Horn Report: New Health Bureaucracy Proposed
NO: 09-02 09 September 2009
HORN REPORT: NEW HEALTH BUREAUCRACY PROPOSED
New bureaucracy: National Health Board Previously we reported on the risks to government posed in the Horn Report despite a number of useful recommendations. The central feature of the major restructuring proposed in the report is the creation of a new National Health Board (NHB) to:
* strategically plan and plan the funding of future capacity such as information technology, workforce, capital and facilities;
* fund national services presently funded by the Ministry of Health and services deemed to be national, including taking money out of funding presently allocated to DHBs;
* monitor DHBs partly by requiring them to develop the top three or four productivity measures that are important to them; and
* arbitrate any dispute as to whether services are to be national, regional or local.
In summary, the proposed NHB would be similar to the disbanded Health Funding Authority (of the late 1990s) in terms of funding DHBs. But it would be expanded beyond this to include planning, overseeing and directing DHBs including on service provision.
The rationale according to Horn The Report provides four reasons for reducing the role of the Ministry of Health and creating the National Health Board. They are: 1. The Ministry has too many diverse responsibilities. Separation would allow the Ministry to focus on its core tasks of “policy and regulation” leaving the NHB to focus on “improving performance”.
This neglects the increased monitoring and advisory role the Ministry will have in reference to the NHB (and any other new structures). Further, in a small country two central bureaucracies is excessive. The experience of the former Health Funding Authority included duplication and competitive tensions between the two structures.

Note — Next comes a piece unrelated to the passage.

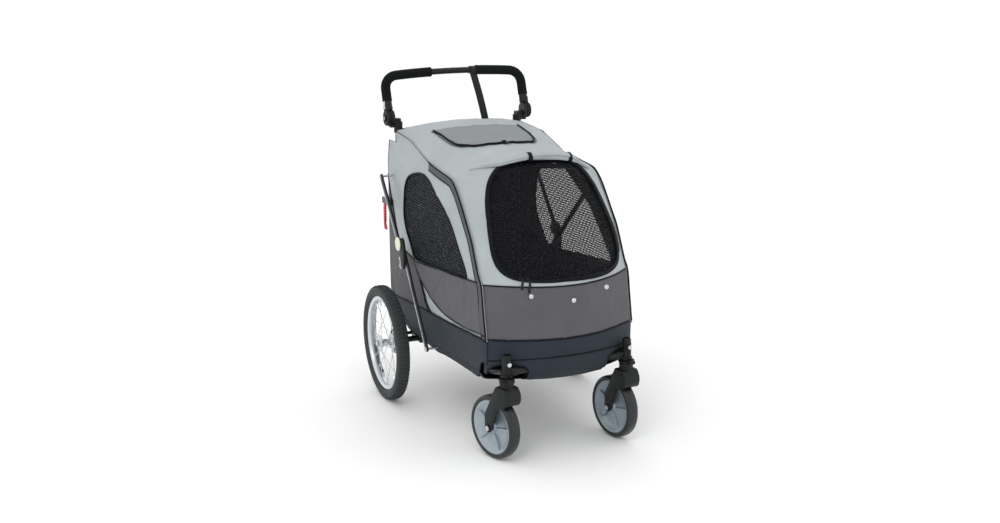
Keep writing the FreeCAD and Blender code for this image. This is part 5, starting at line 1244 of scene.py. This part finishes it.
# ---------------------------------------------------------------- floor cushion
# A polyester fleece pad over foam, quilted in squares, lying on the floor board.
fleece = cloth("grey_quilted_fleece", "#6E7274", "#7A7E80", "#5F6365", rough=0.9, weave=0.0060, lift=0.0008)
mesh = bmesh.new()
bmesh.ops.create_cube(mesh, size=1.0, matrix=Matrix.Translation((0, -0.015, 0.2935))
                      @ Matrix.Diagonal((0.374, 0.792, 0.027, 1)))
bmesh.ops.subdivide_edges(mesh, edges=[e for e in mesh.edges if abs(e.verts[0].co.z - e.verts[1].co.z) < 1e-6
                                       and abs(e.verts[0].co.x - e.verts[1].co.x) > 0.01],
                          cuts=47, use_grid_fill=True)
bmesh.ops.subdivide_edges(mesh, edges=[e for e in mesh.edges if abs(e.verts[0].co.y - e.verts[1].co.y) > 0.5],
                          cuts=95, use_grid_fill=True)
bmesh.ops.subdivide_edges(mesh, edges=[e for e in mesh.edges if abs(e.verts[0].co.z - e.verts[1].co.z) > 0.02],
                          cuts=5, use_grid_fill=True)
uv = mesh.loops.layers.uv.new("flat_metres")
for f in mesh.faces:
    for loop in f.loops:
        loop[uv].uv = loop.vert.co.xy
bmesh.ops.recalc_face_normals(mesh, faces=mesh.faces)
data = bpy.data.meshes.new("floor_cushion_pad")
mesh.to_mesh(data)
mesh.free()
data.materials.append(fleece)
pad = bpy.data.objects.new("floor_cushion_pad", data)
bpy.context.scene.collection.objects.link(pad)
cells = pad.modifiers.new("even_cells", "REMESH")
cells.mode, cells.voxel_size = "VOXEL", 0.006
bpy.context.view_layer.update()
even = bpy.data.meshes.new_from_object(pad.evaluated_get(bpy.context.evaluated_depsgraph_get()))
pad.modifiers.clear()
pad.data = even
rest = [v.co.copy() for v in even.vertices]
press = pad.modifiers.new("filling_pressure", "CLOTH")
press.settings.use_pressure, press.settings.uniform_pressure_force = True, 4.0
press.settings.effector_weights.gravity = 0.0
for step in range(1, 21):
    bpy.context.scene.frame_set(step)
swollen = bpy.data.meshes.new_from_object(pad.evaluated_get(bpy.context.evaluated_depsgraph_get()))
pad.modifiers.clear()
for vertex, start_co in zip(swollen.vertices, rest):
    moved = vertex.co - start_co
    if moved.length > 0.006:
        vertex.co = start_co + moved.normalized() * 0.006
pad.data = swollen
bpy.context.scene.frame_set(1)
pad.data.materials.clear()
pad.data.materials.append(fleece)
for vertex in pad.data.vertices:  # sewn channels pull the top in along a grid; the underside lies flat
    co = vertex.co
    if co.z > 0.290:
        near = min(abs((co.x / 0.095) % 1.0 - 0.5) * 0.095, abs((co.y / 0.090) % 1.0 - 0.5) * 0.090)
        co.z -= 0.0075 * math.exp(-(near / 0.0075) ** 2)
    co.z = max(co.z, 0.2795)
pad.data.shade_smooth()
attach(pad, "base")
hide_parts("cushion")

2. The Ministry’s performance should be independently reviewed but it can’t be if it does it itself. Separation is supposed to overcome this. However, this neglects the point that the Auditor- General has auditing functions for government departments and agencies while the State Services Commission can also performance monitor.
Further, there have also been independent university reviews.
3. “Separation forces greater clarity around the objectives for, and operational requirements of, the implementation functions that will now be carried out by the NHB.” This is debatable, especially in a small country such as New Zealand, with no evidence provided to sustain it.
4. As a crown entity the NHB would be “more distant from the Minister” which “should provide greater confidence about how the NHB would behave.” This “reduces both the reliance on subjective factors and the scope for lobbying and special pleading.” These are a mix of unsubstantiated assertions and reasons why it should not be supported. The reference to lobbying and special pleading could reasonably be expected to include us and other medical and health advocacy organisations.
Laudable aims, poor mechanism The functions proposed for the NHB are largely laudable but the case for creating a new additional bureaucracy to perform them is weak. It does not justify the risks, paralysis and uncertainty likely to arise.
While the Ministry of Health could also perform this expanded role, the NHB as a crown entity would be more arms length and less accountable.